══ Data extract
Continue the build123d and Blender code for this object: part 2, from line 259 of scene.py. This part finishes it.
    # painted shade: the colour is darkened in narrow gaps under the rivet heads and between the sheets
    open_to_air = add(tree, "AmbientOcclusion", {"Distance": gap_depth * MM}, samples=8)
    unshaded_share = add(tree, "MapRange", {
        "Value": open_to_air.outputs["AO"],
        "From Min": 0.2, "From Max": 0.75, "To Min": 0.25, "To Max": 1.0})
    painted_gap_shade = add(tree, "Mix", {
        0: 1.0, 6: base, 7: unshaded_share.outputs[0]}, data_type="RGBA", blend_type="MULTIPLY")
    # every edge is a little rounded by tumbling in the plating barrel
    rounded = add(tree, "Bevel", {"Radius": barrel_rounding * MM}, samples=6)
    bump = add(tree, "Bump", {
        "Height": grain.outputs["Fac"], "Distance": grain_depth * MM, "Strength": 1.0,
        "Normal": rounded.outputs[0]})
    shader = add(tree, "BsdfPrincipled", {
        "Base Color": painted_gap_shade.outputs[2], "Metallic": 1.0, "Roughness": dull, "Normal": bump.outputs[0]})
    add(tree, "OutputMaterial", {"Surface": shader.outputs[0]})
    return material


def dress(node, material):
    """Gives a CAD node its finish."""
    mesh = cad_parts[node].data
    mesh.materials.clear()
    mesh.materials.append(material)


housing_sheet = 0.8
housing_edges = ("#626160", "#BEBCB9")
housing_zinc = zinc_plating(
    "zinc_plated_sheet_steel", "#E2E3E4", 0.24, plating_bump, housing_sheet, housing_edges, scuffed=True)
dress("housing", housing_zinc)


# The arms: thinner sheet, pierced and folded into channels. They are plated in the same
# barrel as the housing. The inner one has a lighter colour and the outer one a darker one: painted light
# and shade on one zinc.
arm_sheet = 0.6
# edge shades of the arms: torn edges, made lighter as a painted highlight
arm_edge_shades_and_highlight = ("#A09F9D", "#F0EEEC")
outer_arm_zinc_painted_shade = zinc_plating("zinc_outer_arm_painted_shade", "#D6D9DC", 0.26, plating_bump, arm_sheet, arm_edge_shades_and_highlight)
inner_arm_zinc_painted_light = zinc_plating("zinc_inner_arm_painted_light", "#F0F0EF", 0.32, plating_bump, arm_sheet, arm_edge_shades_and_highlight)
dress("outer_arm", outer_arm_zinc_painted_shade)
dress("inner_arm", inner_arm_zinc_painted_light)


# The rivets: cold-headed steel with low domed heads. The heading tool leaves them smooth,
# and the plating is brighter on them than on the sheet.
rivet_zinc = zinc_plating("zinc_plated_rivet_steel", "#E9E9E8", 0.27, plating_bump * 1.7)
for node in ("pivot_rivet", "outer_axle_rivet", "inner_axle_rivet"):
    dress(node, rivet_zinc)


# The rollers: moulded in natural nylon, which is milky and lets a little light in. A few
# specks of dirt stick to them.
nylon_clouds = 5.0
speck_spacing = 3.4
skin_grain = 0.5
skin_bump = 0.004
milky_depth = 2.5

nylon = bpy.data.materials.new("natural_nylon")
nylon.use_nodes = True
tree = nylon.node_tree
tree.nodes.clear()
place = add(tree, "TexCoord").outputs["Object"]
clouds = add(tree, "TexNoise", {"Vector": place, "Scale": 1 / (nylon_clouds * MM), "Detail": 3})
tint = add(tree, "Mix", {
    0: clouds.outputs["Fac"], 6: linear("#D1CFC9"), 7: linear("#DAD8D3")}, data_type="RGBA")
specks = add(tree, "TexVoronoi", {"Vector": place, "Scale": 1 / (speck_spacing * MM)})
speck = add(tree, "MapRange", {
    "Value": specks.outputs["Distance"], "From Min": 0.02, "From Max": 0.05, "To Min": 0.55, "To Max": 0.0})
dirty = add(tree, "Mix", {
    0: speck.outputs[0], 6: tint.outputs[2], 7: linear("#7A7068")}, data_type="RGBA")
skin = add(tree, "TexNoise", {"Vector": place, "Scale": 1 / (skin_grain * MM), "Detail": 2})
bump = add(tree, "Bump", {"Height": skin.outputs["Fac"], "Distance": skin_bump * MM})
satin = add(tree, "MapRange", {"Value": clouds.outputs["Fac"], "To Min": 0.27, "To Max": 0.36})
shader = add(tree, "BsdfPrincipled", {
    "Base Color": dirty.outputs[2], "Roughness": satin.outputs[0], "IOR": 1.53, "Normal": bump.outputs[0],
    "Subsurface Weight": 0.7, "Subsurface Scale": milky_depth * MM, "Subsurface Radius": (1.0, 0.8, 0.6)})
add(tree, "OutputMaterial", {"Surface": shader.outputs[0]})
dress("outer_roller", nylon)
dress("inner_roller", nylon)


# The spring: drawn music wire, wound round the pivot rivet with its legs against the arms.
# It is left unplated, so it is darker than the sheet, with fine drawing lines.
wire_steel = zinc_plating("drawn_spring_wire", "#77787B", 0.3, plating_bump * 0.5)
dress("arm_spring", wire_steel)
════
Written task: Retype all the material above precisely, with no line left out.

Task output:
Continue the build123d and Blender code for this object: part 2, from line 259 of scene.py. This part finishes it.
    # painted shade: the colour is darkened in narrow gaps under the rivet heads and between the sheets
    open_to_air = add(tree, "AmbientOcclusion", {"Distance": gap_depth * MM}, samples=8)
    unshaded_share = add(tree, "MapRange", {
        "Value": open_to_air.outputs["AO"],
        "From Min": 0.2, "From Max": 0.75, "To Min": 0.25, "To Max": 1.0})
    painted_gap_shade = add(tree, "Mix", {
        0: 1.0, 6: base, 7: unshaded_share.outputs[0]}, data_type="RGBA", blend_type="MULTIPLY")
    # every edge is a little rounded by tumbling in the plating barrel
    rounded = add(tree, "Bevel", {"Radius": barrel_rounding * MM}, samples=6)
    bump = add(tree, "Bump", {
        "Height": grain.outputs["Fac"], "Distance": grain_depth * MM, "Strength": 1.0,
        "Normal": rounded.outputs[0]})
    shader = add(tree, "BsdfPrincipled", {
        "Base Color": painted_gap_shade.outputs[2], "Metallic": 1.0, "Roughness": dull, "Normal": bump.outputs[0]})
    add(tree, "OutputMaterial", {"Surface": shader.outputs[0]})
    return material


def dress(node, material):
    """Gives a CAD node its finish."""
    mesh = cad_parts[node].data
    mesh.materials.clear()
    mesh.materials.append(material)


housing_sheet = 0.8
housing_edges = ("#626160", "#BEBCB9")
housing_zinc = zinc_plating(
    "zinc_plated_sheet_steel", "#E2E3E4", 0.24, plating_bump, housing_sheet, housing_edges, scuffed=True)
dress("housing", housing_zinc)


# The arms: thinner sheet, pierced and folded into channels. They are plated in the same
# barrel as the housing. The inner one has a lighter colour and the outer one a darker one: painted light
# and shade on one zinc.
arm_sheet = 0.6
# edge shades of the arms: torn edges, made lighter as a painted highlight
arm_edge_shades_and_highlight = ("#A09F9D", "#F0EEEC")
outer_arm_zinc_painted_shade = zinc_plating("zinc_outer_arm_painted_shade", "#D6D9DC", 0.26, plating_bump, arm_sheet, arm_edge_shades_and_highlight)
inner_arm_zinc_painted_light = zinc_plating("zinc_inner_arm_painted_light", "#F0F0EF", 0.32, plating_bump, arm_sheet, arm_edge_shades_and_highlight)
dress("outer_arm", outer_arm_zinc_painted_shade)
dress("inner_arm", inner_arm_zinc_painted_light)


# The rivets: cold-headed steel with low domed heads. The heading tool leaves them smooth,
# and the plating is brighter on them than on the sheet.
rivet_zinc = zinc_plating("zinc_plated_rivet_steel", "#E9E9E8", 0.27, plating_bump * 1.7)
for node in ("pivot_rivet", "outer_axle_rivet", "inner_axle_rivet"):
    dress(node, rivet_zinc)


# The rollers: moulded in natural nylon, which is milky and lets a little light in. A few
# specks of dirt stick to them.
nylon_clouds = 5.0
speck_spacing = 3.4
skin_grain = 0.5
skin_bump = 0.004
milky_depth = 2.5

nylon = bpy.data.materials.new("natural_nylon")
nylon.use_nodes = True
tree = nylon.node_tree
tree.nodes.clear()
place = add(tree, "TexCoord").outputs["Object"]
clouds = add(tree, "TexNoise", {"Vector": place, "Scale": 1 / (nylon_clouds * MM), "Detail": 3})
tint = add(tree, "Mix", {
    0: clouds.outputs["Fac"], 6: linear("#D1CFC9"), 7: linear("#DAD8D3")}, data_type="RGBA")
specks = add(tree, "TexVoronoi", {"Vector": place, "Scale": 1 / (speck_spacing * MM)})
speck = add(tree, "MapRange", {
    "Value": specks.outputs["Distance"], "From Min": 0.02, "From Max": 0.05, "To Min": 0.55, "To Max": 0.0})
dirty = add(tree, "Mix", {
    0: speck.outputs[0], 6: tint.outputs[2], 7: linear("#7A7068")}, data_type="RGBA")
skin = add(tree, "TexNoise", {"Vector": place, "Scale": 1 / (skin_grain * MM), "Detail": 2})
bump = add(tree, "Bump", {"Height": skin.outputs["Fac"], "Distance": skin_bump * MM})
satin = add(tree, "MapRange", {"Value": clouds.outputs["Fac"], "To Min": 0.27, "To Max": 0.36})
shader = add(tree, "BsdfPrincipled", {
    "Base Color": dirty.outputs[2], "Roughness": satin.outputs[0], "IOR": 1.53, "Normal": bump.outputs[0],
    "Subsurface Weight": 0.7, "Subsurface Scale": milky_depth * MM, "Subsurface Radius": (1.0, 0.8, 0.6)})
add(tree, "OutputMaterial", {"Surface": shader.outputs[0]})
dress("outer_roller", nylon)
dress("inner_roller", nylon)


# The spring: drawn music wire, wound round the pivot rivet with its legs against the arms.
# It is left unplated, so it is darker than the sheet, with fine drawing lines.
wire_steel = zinc_plating("drawn_spring_wire", "#77787B", 0.3, plating_bump * 0.5)
dress("arm_spring", wire_steel)